Bob Walsh writes, codes, podcasts and blogs about different aspects of the digital lifestyle at ToDoOrElse, MyMicroISV and Clear Blogging. His second book, Clear Blogging, is now available at Amazon and elsewhere.


Comments
Prospero says on February 23rd, 2007 at 10:37 am
Clearing all that luggage away so you can see clearly is such an important step, it’s so easy to wade about in old paperwork rather than focus on doing something active.
lindapace says on February 23rd, 2007 at 12:06 pm
Thanks for nice information
Crys says on February 23rd, 2007 at 12:58 pm
Very encouraging article. I’m guilty of the hefty inbox myself, but I’ve actually been going through it lately. I think moving it all to a separate folder and keeping a fresh inbox will be even more inspiring.
Thanks for the post
Keter says on February 23rd, 2007 at 7:05 pm
Spending the first 30 minutes of the day doing something toward progress resonated with me. It might even be the solution to my daily fight to get out of bed in the morning. ;o)
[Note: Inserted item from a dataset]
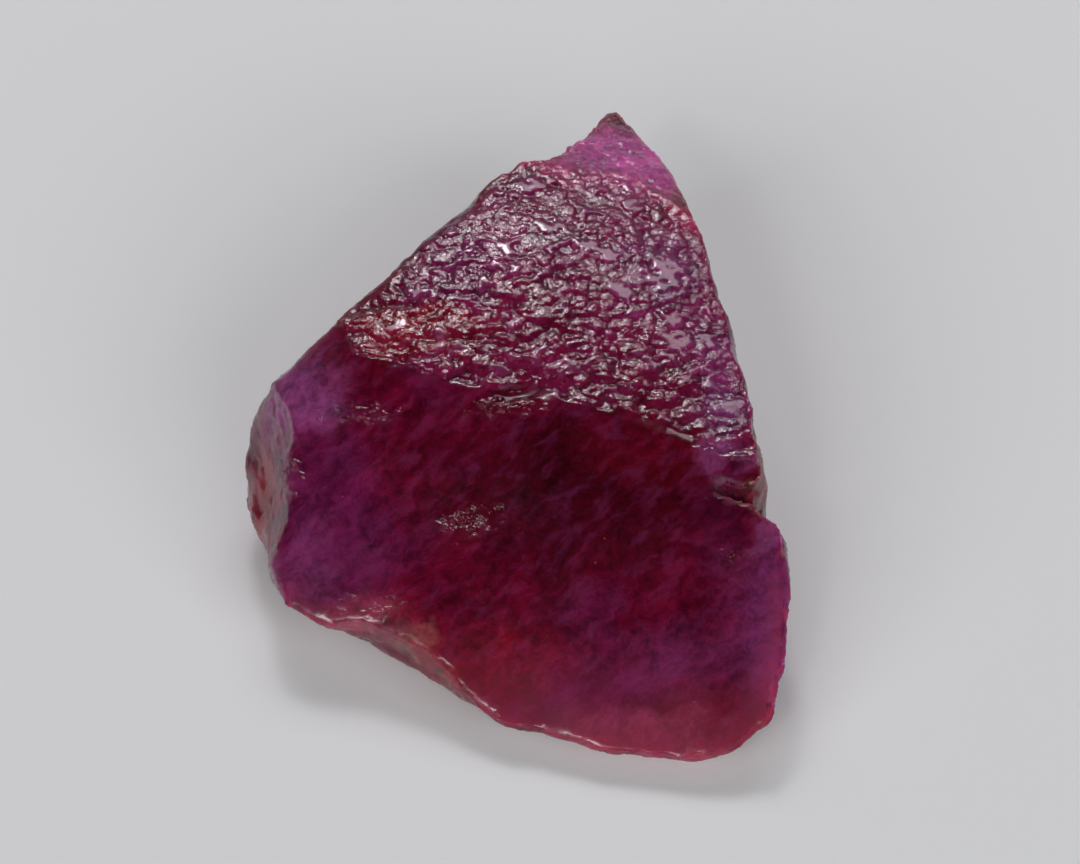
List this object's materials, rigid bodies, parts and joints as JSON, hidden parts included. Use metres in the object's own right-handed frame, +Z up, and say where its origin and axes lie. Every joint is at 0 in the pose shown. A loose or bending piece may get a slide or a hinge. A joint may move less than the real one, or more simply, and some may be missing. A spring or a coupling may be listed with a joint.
{
  "type": "raw ruby crystal",
  "caption": "Palm-sized chunk of raw ruby with an etched crown, a smooth sloping front face and broken sides, lying on a flat parting face.",
  "frame": {"origin": "under the middle of the stone's bounding box, on its flat resting face", "axes": "+Z up from the resting face, +Y from the smooth front face towards the thin tip at the back, +X to the right as seen from the front"},
  "size_m": [0.033, 0.045, 0.0139],
  "materials": {
    "ruby": "gloss"
  },
  "bodies": {
    "root": {"ruby": "ruby"}
  },
  "joints": []
}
christian says on April 8th, 2007 at 9:16 am
I completely agree with the article, but I’d like to add a little though… why do we need to use this kind of tricks if we’re talking about achieving our dreams? what makes us procrastinate them day after day and do things that we don’t like? shouldn’t it be better that, instead of playing “tricks” as the one described here, we could “fix” this ill behaviour instead of applying patches to it? how can we fix it? understanding why it exist. How can we understand that? that’s the point we’re I’m stuck. I guess we should pay the same attention we pay when we want to learn other things, but there’s something that avoids us to do it, maybe fear or somekind of feeling that makes us feel we don’t want to really get to know ourselves.
What do you think ?
BobWalsh says on April 8th, 2007 at 10:50 am
Christian,
“what makes us procrastinate them day after day and do things that we don’t like?” is the crux of it.
I do it - you do it - everyone does it to one degree or another. I don’t have an answer either, but I think you’ve defined a very, very important question well worth thinking about.